Repeat every line, exactly, from the very first through the one where "bpy.context.scene.camera = holder" appears. Add nothing else.

☆ ☆ ☆ ☆ ☆ ☆ ☆

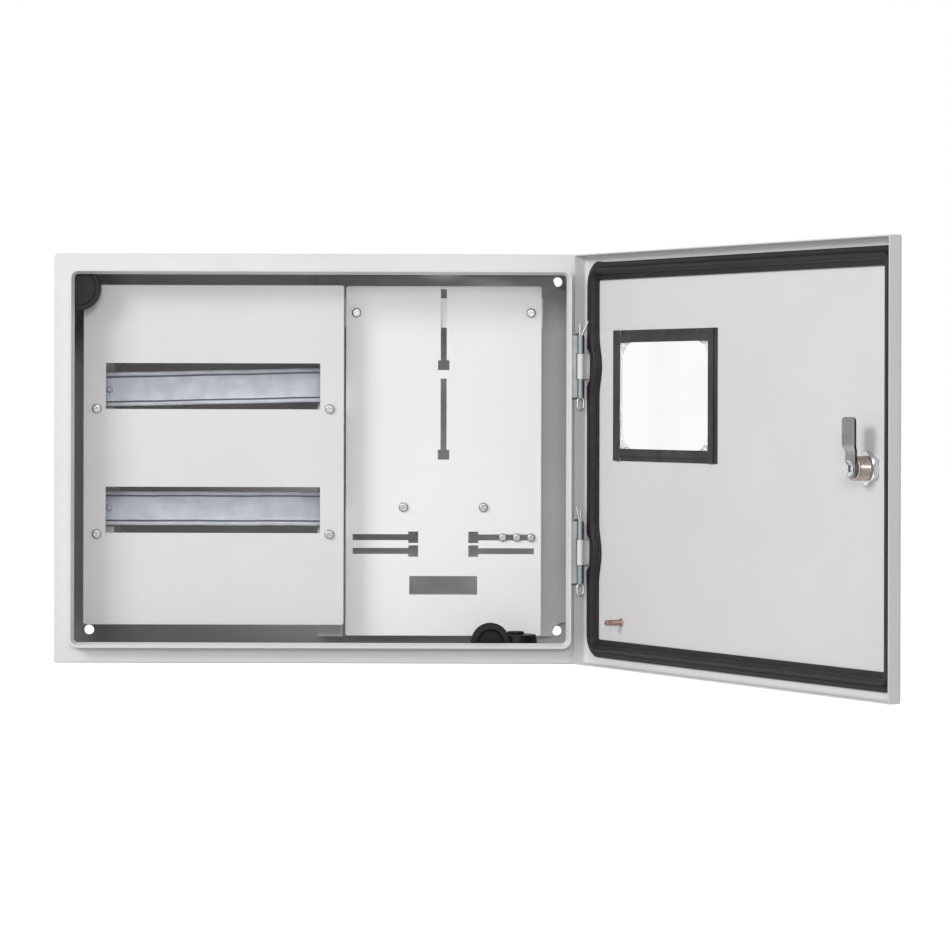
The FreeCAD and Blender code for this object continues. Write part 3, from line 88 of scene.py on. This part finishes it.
def camera():
    """A long lens square to the front of the cabinet, a little to its right and above it."""
    data = bpy.data.cameras.new("camera")
    data.lens = 137.96
    data.sensor_width = 36
    data.shift_x = 0.0939
    data.shift_y = -0.0812
    data.clip_end = 50
    holder = bpy.data.objects.new("camera", data)
    place = Matrix.Translation((0.0647, -3.826, 0.062))
    roll = Matrix.Rotation(radians(0.15), 4, "Z")
    holder.matrix_world = place @ UPRIGHT @ roll
    bpy.context.scene.collection.objects.link(holder)
    bpy.context.scene.camera = holder


def area_light(name, place, aim, width, height, power):
    data = bpy.data.lights.new(name, "AREA")
    data.shape = "RECTANGLE"
    data.size = width
    data.size_y = height
    data.energy = power
    holder = bpy.data.objects.new(name, data)
    turn = (Vector(aim) - Vector(place)).to_track_quat("-Z", "Y").to_matrix().to_4x4()
    holder.matrix_world = Matrix.Translation(place) @ turn
    bpy.context.scene.collection.objects.link(holder)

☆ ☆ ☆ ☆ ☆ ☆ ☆

» Solution to the exercise:
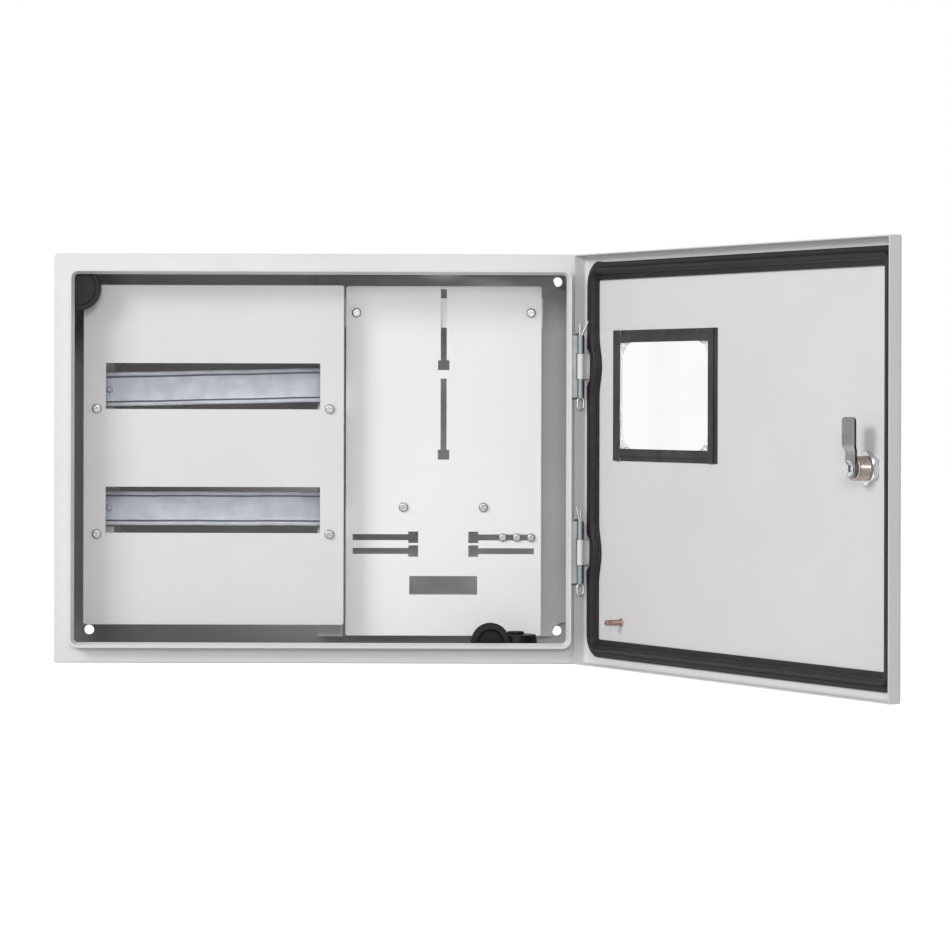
The FreeCAD and Blender code for this object continues. Write part 3, from line 88 of scene.py on. This part finishes it.
def camera():
    """A long lens square to the front of the cabinet, a little to its right and above it."""
    data = bpy.data.cameras.new("camera")
    data.lens = 137.96
    data.sensor_width = 36
    data.shift_x = 0.0939
    data.shift_y = -0.0812
    data.clip_end = 50
    holder = bpy.data.objects.new("camera", data)
    place = Matrix.Translation((0.0647, -3.826, 0.062))
    roll = Matrix.Rotation(radians(0.15), 4, "Z")
    holder.matrix_world = place @ UPRIGHT @ roll
    bpy.context.scene.collection.objects.link(holder)
    bpy.context.scene.camera = holder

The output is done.